Да, страшно! Дырочки фильтра в начале такие узкие, такие узкие - разве человеку с обширными запросами втиснуться в такую узость? Но обнадежу: это лишь при входе, в самом начале. А потом они быстро, близко свободнеют, и уже перестают тебя так сжимать, а потом и вовсе покидают сжатием. Да, конечно! Это будет стоить оборванных диссертаций, снятых степеней, понижений, увольнений, исключений, даже иногда и выселений. Но в огонь - не бросят. И не раздавят танком. И - крыша будет, и будет еда.
Этот путь - самый безопасный, самый доступный изо всех возможных наших путей, любому среднему человеку. Но он - и самый эффективный! Именно только мы, знающие нашу систему, можем вообразить, чтo случится, когда этому пути последуют тысячи и десятки тысяч, - как очистится и преобразится наша страна без выстрелов и без крови" (I, стр. 117-118).
Да, первые сотни есть, но есть и первые тысячи (только пофамильно известных, а сколько неведомых?) репрессированных и терзаемых в застенках, где душу уродуют в ее нейрофизиологической субстанции непоправимо. 1987-й год принесет около трехсот произвольных (без реабилитации), загадочных по своей логике освобождений из мест заключения. Убийство Анатолия Марченко было словно бы уравновешено освобождением Сахаровых из горьковской ссылки.

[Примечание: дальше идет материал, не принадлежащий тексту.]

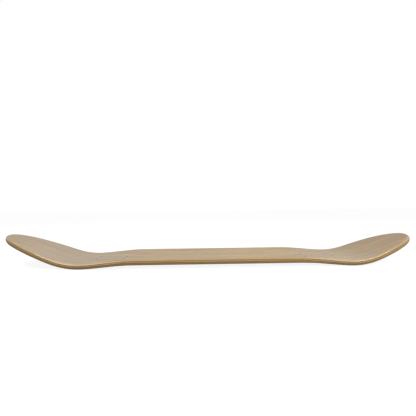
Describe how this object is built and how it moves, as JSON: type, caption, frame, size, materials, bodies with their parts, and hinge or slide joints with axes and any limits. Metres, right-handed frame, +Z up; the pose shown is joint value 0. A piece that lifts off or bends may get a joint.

Но сколько известных и безвестных жертв остались в застенках?
И заключенные все бесправней, а пытки все беспощадней: и власть не слишком препятствует просачиванию сведений о них в семьи репрессированных, в общество, в эмигрантскую и западную печать - ведайте и дрожите!
В Заявлении прессе 2 февраля 1974 года (канун изгнания; II, стр. 38-40), замечая, что только "защита мирового общественного мнения пока не дает убить автора, ни даже арестовать" (II, стр. 39), Солженицын, в связи с выходом "Архипелага" на Западе, говорит о "вождях", в которых не так давно надеялся пробудить патриотическую ответственность:
"Недели назад еще был честный путь: признать правду о минувшем и так очиститься от старых преступлений. Но судорожно, но в страхе животном решились стоять за ложь до конца, обороняясь газетными бастионами" (II, стр. 39).
Если бы только "газетными бастионами"! Они обороняют ложь (себя) так, что клевета, преследующая Солженицына по сей день (уму совершенно непостижимо клевещут и, казалось бы, не враги) и даже изгнание оказывается благой долей по сравнению с тем, что терпели, и в значительной своей части продолжают претерпевать в отечественных тюрьмах, лагерях, ссылках и психзастенках. Андроповым была введена новая страшная мера - многократные сроки без выхода из неволи. Особенность советского (любого коммунистического) строя в том, что он требует участия всех и каждого (от образованного слоя - более, чем от других, неотступней, чем от прочих) в своем социальном и пропагандно-идеологическом сценарии. И преобладающую часть общества, работая над ней с младенчества, власти удается втянуть в этот сценарий. Какие же этому потоку всепроникающей дезинформации (повторим за Солженицыным - снова и снова: дезинформации, образованным слоем производимой и его же усилиями и внедряемой в сознание общества) надо противопоставить объемы информации (правды) и можно ли это сделать быстро, разом, радикально, только открыто? Ведь на каждый пример открытого выступления (повторю: по фундаментальным вопросам) есть пример наглядного удушения. Уже за границей (март 1974) Солженицын публикует подписанную вместе с ним И. Шафаревичем маленькую, блестящую по форме статью "Не сталинские времена" (II, стр. 45-46). В ней очень точно сказано:
"Да, у нас - не сталинские времена. Сталин был слишком груб, слишком мясник: он не понимал, что для страха и покорности совсем не нужно так много крови, так много ужасов. А нужна всего только методичность.
Сейчас это с успехом понимают. Чтобы люди боялись сказать и дохнуть достаточно даже нескольких примеров удушения, но - методических, но неотвратных, но - до конца. Один такой пример - Петр Григоренко. Второй Владимир Буковский. Вот взяли - и не выпустим! Схватили - и до конца додушим, хоть от протестов разорвись весь мир! А ты, каждый маленький, понимай: раз этот жребий существует, он - и для тебя. Там кого-то отпустили в гости, кого-то вышибли, кого-то в ссылку, а как раз ты и можешь стать третьим (десятым) в страшном списке удушенных до конца.
И обеспечена покорность миллионов" (II, стр. 45. Курсив и разрядка Солженицына).